The Reformers founded a popular State Church, including all
citizens and their families; the Baptists insisted on the
voluntary system and selected congregations of baptized
believers, separated from the world and the State (Schaff,
history of the Christian Church, VII. 72). They preached
repentance and faith, they organized congregations, and
exercised rigorous discipline. They were earnest and zealous,
self-denying and heroic. They were orthodox in the articles of
the Christian faith.
Hast says:
To
realize regeneration among men was the Anabaptist aim,
and if they failed, the noble and exalted thought which
animated them, and for which they strove, must not be
depreciated. They have deserved in this particular the
respect f an unprejudiced later age, before a thousand
others; and they seem in the choice of means to attain
this end, to have been generally worthy of respect. It
was not so much the advocacy of’. the doctrine of
regeneration that was so noticeable and characteristic
of them, but the that they held on so hard for its
realization. They stood in their conscience much higher
than the world about them, and, therefore, was not
comprehended by it. (Hast, Geschichte der Wiedertaufer.
144. Munster, 1836).
This meed of
praise by the German historian is none too high. The nature of a
church was the fundamental contention of the Baptist movement of
the Reformation.
The Baptists
could find no trace of infant baptism in the Bible, and they
denounced it as the invention of the pope and the devil.

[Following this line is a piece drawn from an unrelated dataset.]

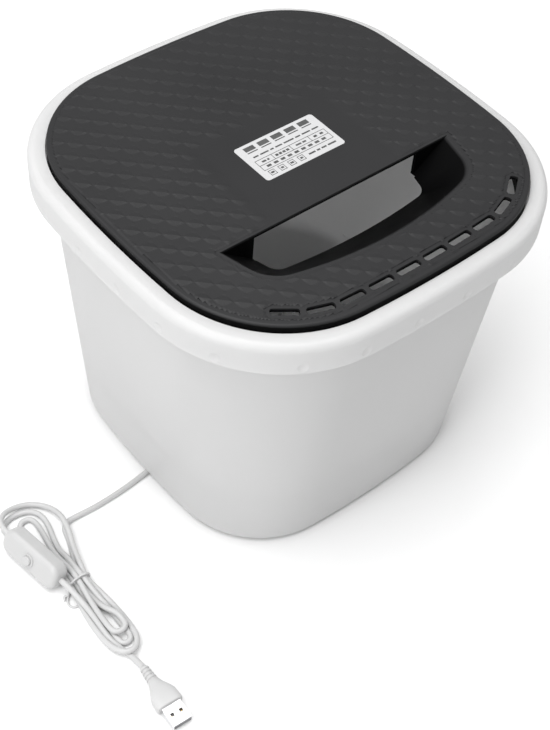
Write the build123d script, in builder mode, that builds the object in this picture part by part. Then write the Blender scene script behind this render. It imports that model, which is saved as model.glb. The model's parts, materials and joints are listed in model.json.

Baptism, they reasoned, presupposes instruction, faith and
conversion, which is impossible in the case of infants.
Voluntary
baptism of adults and responsible converts is, therefore, the
only valid baptism. They denied that baptism is necessary to
salvation, and maintained that infants are, or may be, saved by
the blood of Christ without water baptism (Augsburg Confession,
Article IX). But baptism was necessary to church membership as a
sign of conversion.
From this
conception of baptism followed, as a sequence, the rebaptism of
those converts who wished to unite with the Baptists from other
bodies.
The two ideas,
a pure church of believers and the baptism of believers only,
were the fundamental articles of the Baptist creed.
The
administration of the affairs of the congregation was
exceedingly simple. Through baptism one entered into the
fellowship of the believers. Each congregation had its own
leader called teacher or pastor who was elected by the
congregation. If death or persecution removed him a new man was
immediatly elected to take his place. Besides these there were
persons selected to take care of the poor and competent persons
were sent out as missionaries. The duties of the pastor were to
warn, to teach, to pray in meetings, to institute the breaking
of bread, and to represent the church in withdrawing the hand of
fellowship. On Sunday the congregation came together to read the
Word of God, to exhort one another and to build one another up
in Christian doctrine. From time to time the Lord’s Supper,
which they termed the breaking of bread, was celebrated
(Cornelius, Geschichte des Munsterischen Aufruhrs, II. 49).